The whole underlying premise of ID is flawed as a scientific approach; it is a fundamentally unscientific approach that only designates points at which science stops. It is not clear that ID promotes the creationist camp especially well either.
The science associated with ID does not contradict any fundamental point of Darwin that has survived scientific scrutiny. In particular, it does not present an IC that would challenge the view that humans and chimpanzees share a common ancestor.
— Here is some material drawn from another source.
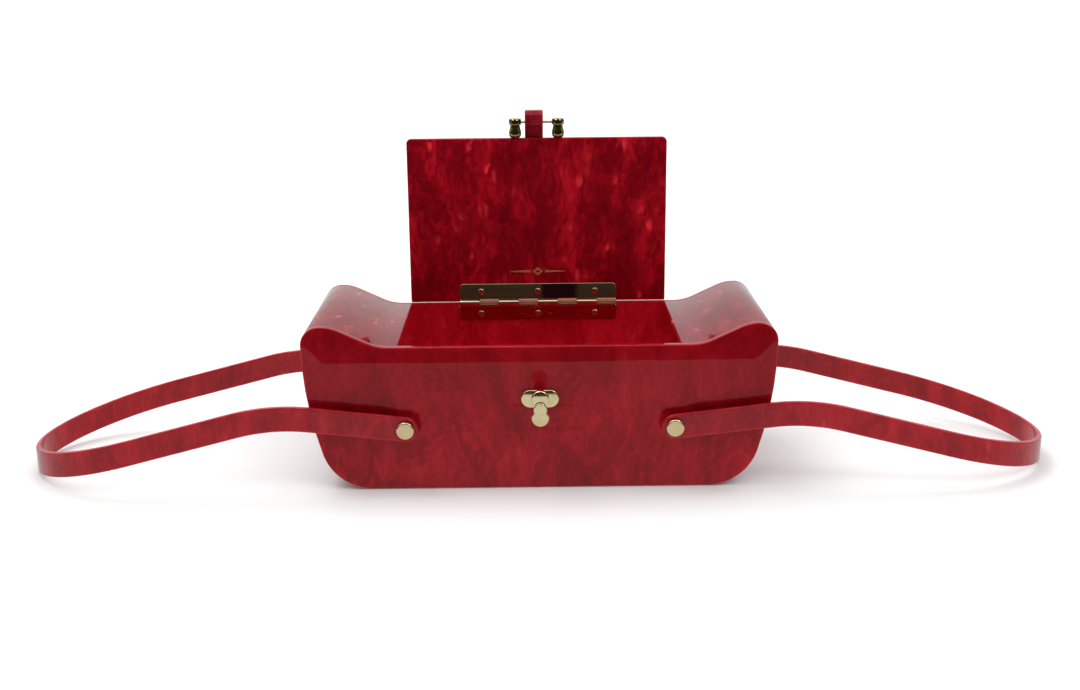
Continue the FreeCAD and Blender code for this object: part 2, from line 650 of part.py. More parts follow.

So it is not, in balance, ‘anti-Darwinist’. ID does not, in general, overturn notions of the antiquity of the Earth, so it does not serve the Biblical ‘literalists’. It does not even provide any additional opportunity to draw on one’s faith in whatever deities one chooses, whether it be the god shared by Muslims, Jews and Christians, or the many deities of Hinduism, or the more recent Flying Spagetti Monstor. It is only through misunderstanding what modern evolutionary theory is about, and indeed what ID is about, that creationists could draw any comfort at all. Fundamentally they should be equally against ID and scientific evolutionary theory, excepting, perhaps, the conjecture that leads to the designer.
If ID is to influence the scientific curriculum of schools, the most ID has to bring is the concept of an IC as a problem to solve. IDers offer no scientific approach to solving these problems and that is where the influence should stop. There is no basis to introduce the concept of a designer into curriculum, as they offer no evidence for this conjecture, scientific or otherwise.